No one wants to relive their high school years, least of all Jae-in (Kim Seon-a), an undercover cop whose single accomplishment then may have been to head up an all-girl gang on the playground. But duty calls, so she'll have to put her personal feelings aside in order to infiltrate the student body and cozy up to the shy daughter (Nam Sang-mi) of a mobster (Kim Kap-su) who the police hope to get under their protection so he can rat on the head of a crime ring that promotes dog fights and enslaves Korean girls as prostitutes for the Japanese. That she'll fall in love with a fellow student (Kong Yu) -- who is equally good at Taekwondo and also happens to live next door -- complicates her assignment and confounds her ethical code. All that confusion probably fuels the rage that comes into play whenever she gets in a fight with school bullies, sparring partners in gym or run-of-the-mill thugs in the abandoned backlots where so much crime takes place worldwide. A woman warrior to be sure, Jae-in can singlehandedly overpower gangs of all ages, sizes and gender to jig music no less. Park Kwang-chun's She's on Duty is no masterpiece but it's an enjoyable after school special that teaches girls rock, smoking is bad, and listen to your elders.

Wednesday, July 1, 2009

S Diary: Love Is Tragic, Love Is Funny, Love Is Something Else


Sheesh. S Diary is one strange hybrid. Half romance, half comedy, the movie doesn't congeal as a romantic comedy because it tends to keep its genres separate. The first half is lightly serious stuff: a doleful tale of a young woman (Kim Seon-a) out to make boyfriends of three men she's perhaps not suited for. And as she gets closer to something deeply romantic, the movie gets slightly heavier with each subsequent rejection carrying with it a deadlier, more debilitating sting. By the third heave-ho, this unlucky lady is a real casualty of the heart. That's also when the writer-director Kwon Jong-kwan defies expectations and jumps tracks by turning what was a melancholic romance into a humorous revenge fantasy.

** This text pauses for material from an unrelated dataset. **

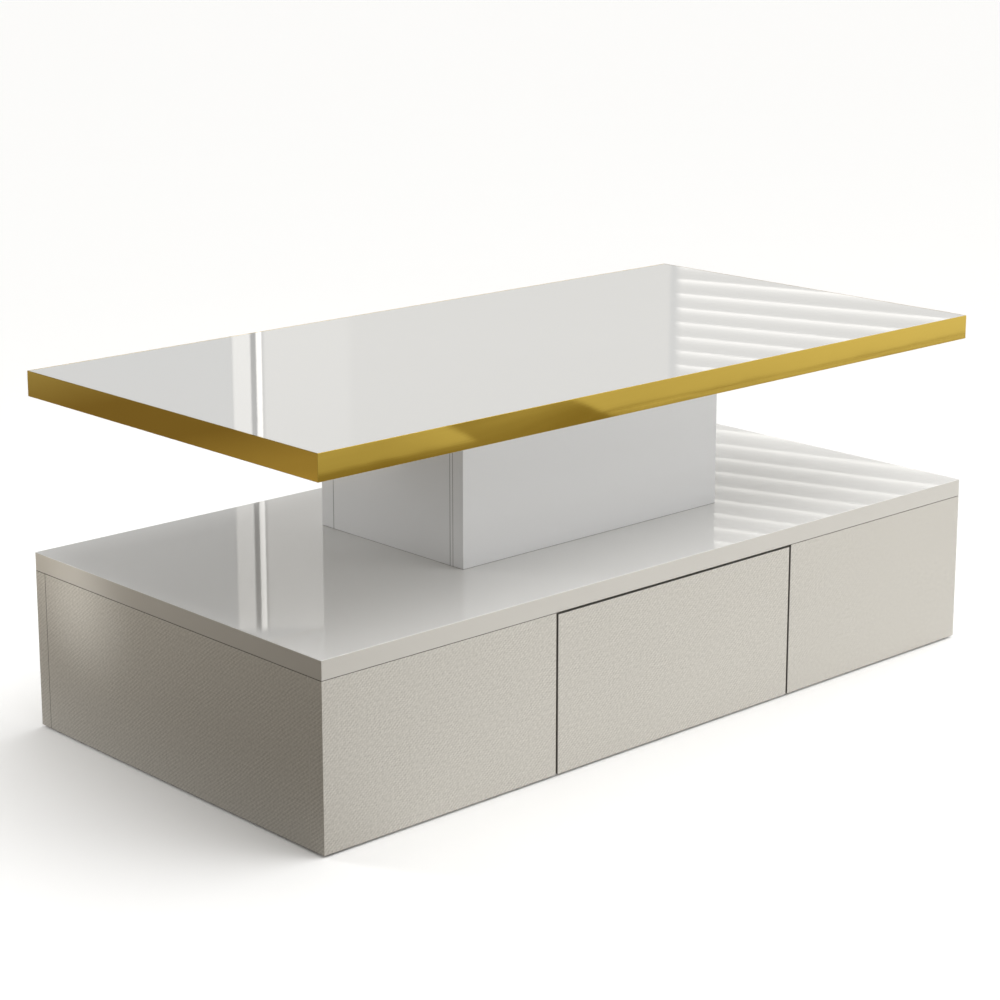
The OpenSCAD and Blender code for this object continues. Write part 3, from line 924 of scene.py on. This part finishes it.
def window():
    """A tall narrow window with a glazing bar, which the gloss white shows as bright strips."""
    def glow(paint, x, y):
        wide = paint.math("MULTIPLY", band(paint, x, *PANE_X), PANE_GLOW)
        narrow = band(paint, x, *BAR_X)
        blind = paint.math("MULTIPLY", band(paint, x, *BLIND_X), BLIND_GLOW)
        wall = paint.math("MULTIPLY", band(paint, x, *WALL_X), WALL_GLOW)
        lit = paint.math("ADD", paint.math("ADD", wide, narrow), paint.math("ADD", blind, wall))
        return paint.math("MULTIPLY", lit, WINDOW)

    def opacity(paint, x, y):
        under_head = paint.ranged(y, 0.02, 0.036, 1, 0)
        return paint.math("MULTIPLY", band(paint, x, -1.12, 0.078, 0.01), under_head)

    card("window", (1.71, 2.838, 1.45), (-2.285, -2.416, 1.45), (2.3, 2.3), glow, opacity)


def louvres():
    """A slatted card at the back right. Each slat fades upwards from a bright lower edge."""
    def glow(paint, x, y):
        slat = paint.math("FRACT", paint.math("DIVIDE", y, SLAT))
        fade = paint.math("POWER", paint.math("SUBTRACT", 1, slat), 4)
        edge = paint.ranged(slat, 0, 0.1)
        slats = paint.math("MULTIPLY", fade, edge)
        return paint.math("MULTIPLY_ADD", slats, LOUVRE_GLOW, LOUVRE_BASE)

    def opacity(paint, x, y):
        return paint.math("MULTIPLY", band(paint, x, -0.6, 0.54, 0.02), band(paint, y, -1, 1, 0.3))

    card("louvres", (2.80, 1.64, 1.2), (-0.98, 0.34, 1.2), (1.2, 2), glow, opacity)


make_floor()
make_world()
sky_light(tilt=(0.5, -0.34, 1), strength=2.3)
softbox("key", at=(2.6, -3.6, 0.75), target=(0, 0, 0.2), size=(2.4, 1.1), power=60)
softbox("back_left", at=(-1.3, 1.2, 0.62), target=(-0.6, 0.2, 0.25), size=(0.4, 0.4), power=10)
softbox(
    "corner", at=(-0.95, 0.29, 0.26), target=(-0.6, 0.2, 0.2), size=(0.06, 0.06), power=0.02, spread=34,
)
window()
louvres()

bpy.context.scene.view_settings.view_transform = "Standard"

Gone is the sat-upon sad sack unable to get a guy; in her place is a willful nut job determined to get financially recompensed for the emotional expenditures visited upon her by the choir master (Lee Hyeon-woo), the cop (Kim Su-ro) and the graffiti artist (Kong Yu). Kwon doesn't leave the weightier first half behind entirely though. There's a nice coda too in which our protagonist, a budding authoress, learns that you can't rewrite your past and that love is something best experienced in the moment. Try as we might to define our lives, we're better off just experiencing them.

Saturday, March 22, 2008

Spygirl: The Pleasure That Causes Shame


Don't listen to those liars!!! I would never recommend Spygirl to a friend under any condition. It's just a silly romantic comedy filled with pretty young things doing pretty dumb things at the Burger King. (This young cast is so cute that the notion that the "new girl" is the real beauty doesn't actually make any sense. This is what happens when you don't cast ugly people, folks!) Furthermore, you'd have to hold a gun to my head to get me to admit that I laughed at all the stupid antics of the central doofus or cried an actual tear when this selfsame guy massaged the feet of his love interest instead of jumping her in bed. Far from endorsing Spygirl, I'd say this was a slight, reckless piece of entertainment that perpetuates dangerous romantic comedy myths like stalking is cute, klutziness is adorable, and boring people will win you over if they simply persist long enough. That you might see the names of director Park Han-jun, screenwriter Ha Won-jun or teeniebopper Kong Yu in upcoming posts is simply a coincidence. My taste is much more sophisticated. Watching an attractive woman practice her martial arts on bourgeois boors might be fun but it's not enough to make a movie great.